Year of the Rabbit: The Middle Finger Between Worlds

There’s a very specific kind of ghost that haunts post-’90s alt rock—bands caught between the death of the major label gold rush and the digital Wild West that followed. Year of the Rabbit is one of those bands, not a bridge but a brick thrown across the chasm. A flare in the fog. The kind of record that disappears in real time and still manages to leave scars.

Ken Andrews doesn’t do vanity projects. That’s the first thing. We’ve already talked Failure—the weightless doom of Fantastic Planet, the quiet implosion, the mythic resurrection. But Year of the Rabbit? That’s the between-lives gasp. That’s the hard reboot. And somehow, it’s the cleanest and most poisoned thing Andrews ever touched.

2003 was a graveyard. Everyone either went “garage” or went home. Indie was getting twee again, or worse, smug. Emo was cashing checks it couldn’t cash artistically. Rock radio was clogged with mudflap-core and nu-metal leftovers trying to rebrand as introspective. Enter Year of the Rabbit—a self-titled shot fired with zero chance of survival, and no desire to conform to the survival handbook anyway.

This is not a sprawling record. It’s lean, hard-edged, surgical. It cuts close. The guitars are granite. The choruses are criminally precise. There are no wasted moments, no self-congratulating interludes, no wink-nudge production tricks. Just eleven tracks of obsessive craftsmanship and clean-lined rage. It’s post-grunge without the bloat, alt-rock without the self-loathing, power-pop dipped in battery acid.

“Lie Down” kicks it off like a warning. Not a “hello,” a goddamn demand. Those harmonies don’t float—they punch. The drums (Tim Dow, once of Shiner) hit with that math-rock exactness but never feel cold. There’s blood in the machine. “Last Defense” follows, all tension and tether, a chorus that rises just when it should collapse. And then there’s “Hunted,” which is pure static-sex electricity, every note hotwired and urgent.

This band was built to fail commercially. You could feel it. They were too polished for the indie kids and too smart for the radio kids. But Year of the Rabbit wasn’t trying to win anyone over. That’s part of what makes it addictive—it sounds like it knows the room is empty and plays like it’s still trying to burn it down. There’s something beautifully bitter in that.

Let’s talk about “Absent Stars,” though. That one doesn’t drift—it drives. All piston-tight rhythm and melodic muscle, like Failure stripped for parts and rebuilt for forward momentum. The vocals are clean but clenched, and that chorus feels like it’s punching through concrete. It’s not haunted—it’s defiant. The sound of running full speed into the unknown because stopping would hurt more.

And the closer, “Say Goodbye,” doesn’t float off into the ether—it detonates in slow motion. The final chorus feels like Andrews is dragging the band into the abyss with him. No fadeout. Just a controlled demolition.
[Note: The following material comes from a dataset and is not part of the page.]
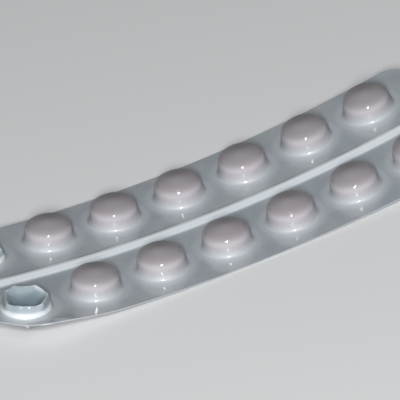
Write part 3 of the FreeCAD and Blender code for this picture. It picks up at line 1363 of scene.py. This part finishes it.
@dataclass(frozen=True)
class StripPlaces:
    """Where a point of a curled sheet lies on the strip, as shader values.

    The height is above the flange, and counts only where a pocket or the rib is formed.
    """

    place: Socket
    along: Socket
    across: Socket
    height: Socket
    from_pocket: Socket
    sound: Socket

    @classmethod
    def on(cls, board: Board, sizes: StripSizes) -> "StripPlaces":
        """Work the places out from the piece's own coordinates.

        Args:
            board: The material's nodes.
            sizes: The strip's sizes.

        Returns:
            The places.
        """
        place = board.add("ShaderNodeTexCoord", {}, {}, "Object")
        parts = board.node("ShaderNodeSeparateXYZ", {}, {0: place}).outputs
        across = Socket(board, parts[1])
        run, rise = Socket(board, parts[0]), sizes.curl_radius - Socket(board, parts[2])
        along = run.math("ARCTAN2", rise) * sizes.curl_radius
        height = sizes.curl_radius - (run * run + rise * rise).math("SQRT") - sizes.film_top
        limit = sizes.cells_start + sizes.emptied_pairs * sizes.pitch
        fade = 1 * MM
        sound = along.ramp(limit - fade, limit + fade)
        within = (along - sizes.cells_start).math("MAXIMUM", 0.0).math("MINIMUM", sizes.pairs * sizes.pitch)
        aside = within.math("FLOORED_MODULO", sizes.pitch) - sizes.pitch / 2
        aside = aside + (1 - sound) * sizes.emptied_shift
        off_middle = across.math("ABSOLUTE")
        beyond = off_middle - sizes.row_offset
        from_pocket = (aside * aside + beyond * beyond).math("SQRT")
        clear_of_pocket = from_pocket.ramp(sizes.foot_radius + fade, sizes.foot_radius + 2 * fade)
        formed = 1 - clear_of_pocket * off_middle.ramp(2 * fade, 3 * fade)
        return cls(place, along, across, height * formed, from_pocket, sound)


@dataclass(frozen=True)
class FilmFinish:
    """Glossy, slightly milky thermoformed film: greyer on the sealed flange, clearer over the tablets."""

    sizes: StripSizes
    flange: Colour = paint(177, 185, 190)
    flange_shade: Colour = paint(163, 172, 179)
    # painted light: a paler halo round each pocket's foot stands in for light that the pocket's wall throws
    # onto the flange
    painted_light_halo: Colour = paint(190, 197, 203)
    # painted shade: the rib's sides are a darker copy of its crest's colour, which evens out how the lamps
    # light the rib
    rib: Colour = paint(214, 220, 225)
    rib_sides_painted_shade: Colour = paint(190, 197, 202)
    # a sound pocket's roof is painted darker as shade over the tablet, and its walls paler than its foot,
    # partly as the drawn film's milkiness and partly as painted light
    foot: Colour = paint(178, 182, 187)
    wall: Colour = paint(212, 209, 215)
    roof: Colour = paint(172, 168, 172)
    clear_wall: Colour = paint(160, 173, 181)
    # a crushed pocket's foot is near white, partly as stress whitening and partly as a painted highlight
    # where it catches the lamps
    crushed_foot_whitening_and_highlight: Colour = paint(236, 244, 248)
    # painted shade: the crushed pocket's dish is darker, standing in for the shadowed hollow under it
    dish_painted_shade: Colour = paint(134, 152, 161)
    # the crushed rim's crests are paler in patches, partly as stress whitening and partly as painted
    # highlights
    crease_whitening_and_highlight: Colour = paint(218, 229, 236)
    wall_alpha: float = 0.52
    roof_alpha: float = 0.5
    empty_alpha: float = 0.86
    # how much of the painted light halo shows
    painted_light_halo_strength: float = 0.7
    # roughness of the flange, and what its clouds, the matt tops of the pockets and the rib add to it
    roughness: float = 0.56
    cloud_roughness: float = 0.12
    matt_roughness: float = 0.3
    rib_roughness: float = 0.28
    # shares of the coat that are lost where the film was drawn, and where it was crushed
    drawn_loss: float = 0.55
    crushed_loss: float = 0.9
    # distances from the strip's middle line, then from a pocket's axis, over which a change sets in
    rib_fade: Span = (1.4 * MM, 1.9 * MM)
    painted_light_halo_ring: Span = (4.0 * MM, 6.2 * MM)
    painted_light_halo_fade: float = 1.8 * MM
    dish_painted_shade_edge: Span = (2.6 * MM, 4.3 * MM)
    roof_bow: Span = (0.0, 4.2 * MM)
    # heights above the flange over which a change sets in
    raised_from: Span = (0.02 * MM, 0.3 * MM)
    curved_from: Span = (0.03 * MM, 0.3 * MM)
    crest_from: Span = (0.55 * MM, 0.9 * MM)
    wall_milkiness_and_light_from: Span = (0.4 * MM, 2.6 * MM)
    roof_painted_shade_from: Span = (2.8 * MM, 4.0 * MM)
    veil_from: Span = (0.2 * MM, 2.6 * MM)
    matt_from: Span = (1.4 * MM, 2.8 * MM)
    glossy_band: Span = (1.2 * MM, 2.3 * MM)
    glossy_fade: float = 0.2 * MM
    crushed_foot_whitening_and_highlight_from: Span = (0.2 * MM, 0.55 * MM)
    clear_wall_from: Span = (0.9 * MM, 1.6 * MM)
    crease_whitening_and_highlight_from: Span = (2.1 * MM, 2.7 * MM)

    def material(self) -> Material:
        """Build the finish.

        Returns:
            The material.
        """
        board = Board("milky_film")
        at = StripPlaces.on(board, self.sizes)

        on_rib = 1 - at.across.math("ABSOLUTE").ramp(*self.rib_fade)
        raised = at.height.ramp(*self.raised_from) * (1 - on_rib)
        curved = at.height.ramp(*self.curved_from)
        top = at.height.ramp(*self.roof_painted_shade_from)
        cloud = board.grain(at.place, scale=210, detail=3.0)
        drift = board.grain(at.place, scale=60, detail=1.0)

        base = board.blend((cloud * 0.55 + drift * 0.45).ramp(0.35, 0.65), self.flange, self.flange_shade)
        # painted light: a paler halo on the flange round each pocket's foot
        ring = at.from_pocket.band(*self.painted_light_halo_ring, self.painted_light_halo_fade)
        base = board.blend(ring * self.painted_light_halo_strength, base, self.painted_light_halo)
        # painted shade on the rib's sides, paler towards its crest
        rib_painted_shading = board.blend(at.height.ramp(*self.crest_from), self.rib_sides_painted_shade, self.rib)
        base = board.blend(on_rib * curved, base, rib_painted_shading)
        # sound pockets: paler walls, partly painted light, and roofs darkened with painted shade
        sound = board.blend(at.height.ramp(*self.wall_milkiness_and_light_from), self.foot, self.wall)
        sound = board.blend(top, sound, self.roof)
        # crushed pockets: a near-white foot, partly a painted highlight
        emptied = board.blend(at.height.ramp(*self.crushed_foot_whitening_and_highlight_from), self.foot, self.crushed_foot_whitening_and_highlight)
        emptied = board.blend(at.height.ramp(*self.clear_wall_from), emptied, self.clear_wall)
        # painted shade in the crushed pocket's dish
        emptied = board.blend(1 - at.from_pocket.ramp(*self.dish_painted_shade_edge), emptied, self.dish_painted_shade)
        patchy = board.grain(at.place, scale=330, detail=0.0).ramp(0.44, 0.6)
        # paler crests on the crushed rim, partly stress whitening and partly painted highlights
        emptied = board.blend(at.height.ramp(*self.crease_whitening_and_highlight_from) * patchy, emptied, self.crease_whitening_and_highlight)

        veil = 1 - (1 - self.wall_alpha) * at.height.ramp(*self.veil_from)
        veil = veil + (self.roof_alpha - self.wall_alpha) * top
        veil = veil * at.sound + self.empty_alpha * (1 - at.sound)
        rough = self.roughness + self.cloud_roughness * cloud
        rough = rough + self.matt_roughness * at.height.ramp(*self.matt_from) + self.rib_roughness * on_rib
        dull = curved * (1 - at.height.band(*self.glossy_band, self.glossy_fade)) * (1 - on_rib)
        coat = (1 - self.drawn_loss * dull) * (1 - self.crushed_loss * raised * (1 - at.sound))
        crown = board.bump((1 - at.from_pocket.ramp(*self.roof_bow)) * at.sound, 0.5 * MM)
        swell = board.bump(board.grain(at.place, scale=130, detail=1.0), 0.5 * MM, strength=0.22, under=crown)
        return board.finish({
            "Base Color": board.blend(raised, base, board.blend(at.sound, emptied, sound)),
            "Roughness": rough,
            "Alpha": 1 - raised * (1 - veil),
            "Normal": board.bump(board.grain(at.place, scale=1100), 0.02 * MM, strength=0.12, under=swell),
            "IOR": 1.8,
            "Specular IOR Level": 0.85,
            "Coat IOR": 1.7,
            "Coat Weight": coat,
            "Coat Roughness": 0.1,
        })


@dataclass(frozen=True)
class CutEdgeFinish:
    """A sheet's cut edge, dulled by the punch, and painted a darker grey than either sheet as shade on the
    narrow cut face.
    """

    name: str
    # painted shade: both tones are darker than the film or the foil that the edge is cut from
    colour: Colour = paint(118, 123, 126)
    worn: Colour = paint(104, 110, 114)

    def material(self) -> Material:
        """Build the finish.

        Returns:
            The material.
        """
        board = Board(self.name)
        place = board.add("ShaderNodeTexCoord", {}, {}, "Object")
        tone = board.grain(board.stretched(place, Vector((1.0, 1.0, 3.0))), scale=1400)
        colour = board.blend(tone.ramp(0.3, 0.7), self.colour, self.worn)
        return board.finish({
            "Base Color": colour,
            "Roughness": 0.55 + 0.2 * tone,
            "Normal": board.bump(tone, 0.02 * MM, strength=0.4),
            "Specular IOR Level": 0.2,
        })


@dataclass(frozen=True)
class FoilFinish:
    """Hard aluminium foil with rolling streaks and the heat seal's fine lattice between the pockets."""

    sizes: StripSizes
    metal: Colour = paint(214, 216, 219)
    dull: Colour = paint(186, 189, 193)
    lattice: float = 0.75 * MM
    sealed_from: Span = (5.1 * MM, 5.6 * MM)

    def material(self) -> Material:
        """Build the finish.

        Returns:
            The material.
        """
        board = Board("sealed_aluminium")
        at = StripPlaces.on(board, self.sizes)
        streak = board.grain(board.stretched(at.place, Vector((0.06, 1.0, 1.0))), scale=2600, detail=3.0)
        cloud = board.grain(at.place, scale=140)
        tone = (streak * 0.6 + cloud * 0.4).ramp(0.35, 0.68)
        turn = 2 * math.pi / self.lattice
        one = ((at.along + at.across) * turn).math("SINE")
        other = ((at.along - at.across) * turn).math("SINE")
        knurl = (one * other).math("ABSOLUTE")
        sealed = at.from_pocket.ramp(*self.sealed_from)
        crumple = board.grain(at.place, scale=420, detail=3.0, roughness=0.6)
        relief = board.bump(knurl * sealed, 0.035 * MM, strength=0.6)
        relief = board.bump(crumple * (1 - 0.7 * sealed), 0.16 * MM, strength=0.5, under=relief)
        return board.finish({
            "Base Color": board.blend(tone, self.metal, self.dull),
            "Metallic": 1.0,
            "Roughness": 0.26 + 0.16 * tone + 0.06 * sealed,
            "Normal": relief,
        })


@dataclass(frozen=True)
class TabletFinish:
    """Pale pink film-coated tablet with a faint mottle."""

    coat: Colour = paint(212, 192, 197)
    mottle: Colour = paint(198, 176, 182)

    def material(self) -> Material:
        """Build the finish.

        Returns:
            The material.
        """
        board = Board("pink_coating")
        place = board.add("ShaderNodeTexCoord", {}, {}, "Object")
        cloud = board.grain(place, scale=520, detail=3.0)
        speck = board.grain(place, scale=3200)
        tone = (cloud * 0.6 + speck * 0.4).ramp(0.36, 0.66)
        return board.finish({
            "Base Color": board.blend(tone, self.coat, self.mottle),
            "Roughness": 0.46 + 0.14 * speck,
            "Normal": board.bump(speck, 0.03 * MM, strength=0.4),
        })


# --- studio -------------------------------------------------------------------------------------------------


@dataclass(frozen=True)
class Lamp:
    """An upright softbox, by where it stands seen from the strip, with its angles in degrees."""

    name: str
    azimuth: float
    elevation: float
    distance: float
    width: float
    power: float

    @property
    def height(self) -> float:
        """Height of the softbox, which is twice as tall as it is wide."""
        return 2 * self.width


@dataclass
class Studio:
    """Pale floor, soft light and the camera, with its angles in radians from the front."""

    target: Vector = field(default_factory=lambda: Vector((-1.366, 7.771, 0.0)) * MM)
    azimuth: float = -0.33734
    elevation: float = 0.5543
    roll: float = -0.19624
    distance: float = 1606.38 * MM
    lens: float = 720.0
    sensor: float = 36.0
    clip: Span = (0.05, 20.0)
    floor_size: float = 8.0
    floor_drop: float = 0.02 * MM
    floor_tone: Colour = paint(236, 237, 238)
    floor_bounce: Colour = paint(120, 121, 122)
    sky: Colour = (0.94, 0.97, 1.0)
    sky_strength: float = 0.03
    lamps: tuple[Lamp, ...] = (
        Lamp("key", azimuth=-23.0, elevation=30.5, distance=1.3, width=0.17, power=13.5),
        Lamp("flash", azimuth=-19.3, elevation=39.0, distance=1.5, width=0.07, power=7.5),
        Lamp("top", azimuth=-30.0, elevation=60.0, distance=1.4, width=0.06, power=0.5),
    )

    def direction(self, azimuth: float, elevation: float) -> Vector:
        """Direction from the strip towards a place, for angles in radians from the front."""
        flat = math.cos(elevation)
        return Vector((math.sin(azimuth) * flat, -math.cos(azimuth) * flat, math.sin(elevation)))

    def camera(self) -> None:
        """Set the camera up at the viewing angle."""
        back = self.direction(self.azimuth, self.elevation)
        right = Vector((math.cos(self.azimuth), math.sin(self.azimuth), 0))
        up = back.cross(right)
        turned = right * math.cos(self.roll) + up * math.sin(self.roll)
        upright = back.cross(turned)
        data = bpy.data.cameras.new("camera")
        data.lens = self.lens
        data.sensor_width = self.sensor
        data.clip_start, data.clip_end = self.clip
        camera = bpy.data.objects.new("camera", data)
        bpy.context.scene.collection.objects.link(camera)
        axes = Matrix((turned, upright, back)).transposed().to_4x4()
        camera.matrix_world = Matrix.Translation(self.target + back * self.distance) @ axes
        bpy.context.scene.camera = camera

    def light(self, lamp: Lamp) -> None:
        """Hang one softbox.

        Args:
            lamp: Its place, size and power.
        """
        data = bpy.data.lights.new(lamp.name, "AREA")
        data.shape = "ELLIPSE"
        data.size = lamp.width
        data.size_y = lamp.height
        data.energy = lamp.power
        light = bpy.data.objects.new(lamp.name, data)
        bpy.context.scene.collection.objects.link(light)
        aim = self.direction(math.radians(lamp.azimuth), math.radians(lamp.elevation))
        turn = aim.to_track_quat("Z", "Y").to_matrix().to_4x4()
        light.matrix_world = Matrix.Translation(aim * lamp.distance) @ turn

    def floor(self) -> Object:
        """Lay the pale floor.

        Returns:
            The floor.
        """
        deselect_all()
        bpy.ops.mesh.primitive_plane_add(size=self.floor_size, location=(0, 0, -self.floor_drop))
        floor = settle(bpy.context.view_layer.objects.active)
        floor.name = "floor"
        board = Board("pale_floor")
        ray = board.node("ShaderNodeLightPath", {}, {}).outputs
        seen = Socket(board, ray["Is Camera Ray"])
        for kind in ("Is Glossy Ray", "Is Transmission Ray"):
            seen = seen.math("MAXIMUM", Socket(board, ray[kind]))
        tone = board.blend(seen, self.floor_bounce, self.floor_tone)
        floor.data.materials.append(board.finish({"Base Color": tone, "Roughness": 0.75}))
        return floor

    def world(self) -> None:
        """Light the room evenly."""
        world = bpy.data.worlds.new("room")
        world.use_nodes = True
        background = world.node_tree.nodes["Background"]
        background.inputs["Color"].default_value = (*self.sky, 1.0)
        background.inputs["Strength"].default_value = self.sky_strength
        bpy.context.scene.world = world

    def build(self) -> Object:
        """Set up the whole studio.

        Returns:
            The floor.
        """
        self.camera()
        for lamp in self.lamps:
            self.light(lamp)
        self.world()
        bpy.context.scene.view_settings.view_transform = "Standard"
        return self.floor()


# --- putting it together ------------------------------------------------------------------------------------


def place_on_frame(piece: Object, nodes: Sequence[str]) -> None:
    """Say what a finished piece rides on and stands for, and log its number of faces.

    Args:
        piece: The finished piece.
        nodes: The solids that it stands for.
    """
    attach(piece, "root")
    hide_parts(*nodes)
    LOG.info("%s: %d faces", piece.name, len(piece.data.polygons))


def main() -> None:
    """Build the studio, the sheets and the tablets, and dress them."""
    logging.basicConfig(level=logging.INFO, format="%(message)s")
    sizes = StripSizes()
    Studio().build()

    film = BlisterFilm(sizes).build()
    film.data.materials.append(FilmFinish(sizes).material())
    film.data.materials.append(CutEdgeFinish("film_cut_edge").material())
    place_on_frame(film, ["blister_film"])

    foil = LiddingFoil(sizes).build()
    foil.data.materials.append(FoilFinish(sizes).material())
    foil.data.materials.append(CutEdgeFinish("foil_cut_edge").material())
    place_on_frame(foil, ["lidding_foil"])

    coating = TabletFinish().material()
    for node, tablet in Tablets(sizes).build().items():
        tablet.data.materials.append(coating)
        place_on_frame(tablet, [node])


if __name__ == "__main__":
    main()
There’s a reason this band hit people who’d been through the Failure fallout hard. YOTR wasn’t a reunion or a nostalgia act. It was a statement of intent: I’m still here, and I’ve sharpened my tools.There’s no wink at the past, no sentimental callbacks. The production is tight and glassy, but never sterile. It doesn’t shimmer—it glints, like a knife in low light.

Andrews always had an ear for the heavy sublime—how to stack frequencies so they land like anvil and angel at once. This is the apex of that skillset. The album doesn’t meander like Magnified, and it doesn’t dissolve like Comfort. It’s relentless without being joyless, and that’s rare.

But here’s the rub: the label (Elektra) collapsed not long after this record dropped. No tour, no real push, no follow-up. Just another brilliant casualty of the early-2000s major-label implosion. Year of the Rabbit got swallowed up in the noise of an industry shedding its skin, and for a long time it felt like nobody was going to dig it back up.

But the ones who did? Lifers. You’ll find them at Failure shows, mouthing along to “River.” You’ll hear them name-check it when talking about the best rock records no one talks about. It’s become one of those coded reference points—say Year of the Rabbit, and the right people nod.

And maybe that’s where this album was always meant to live. In the bloodstream of the obsessed. In playlists built at 2 a.m. with headphones on and lights off. It doesn’t want your attention—it earns it. It doesn’t need a legacy—it is one, in miniature.

Ken Andrews would go on to reform Failure, to score films, to produce, to keep bending sound to his will. But this album—this one moment where the control was total and the outcome tragic—is a masterclass in purity. Not “purity” like innocence, but like meth. Refined. Condensed. Dangerous.

Year of the Rabbit doesn’t need rescuing. It’s already survived. It just needs to be heard.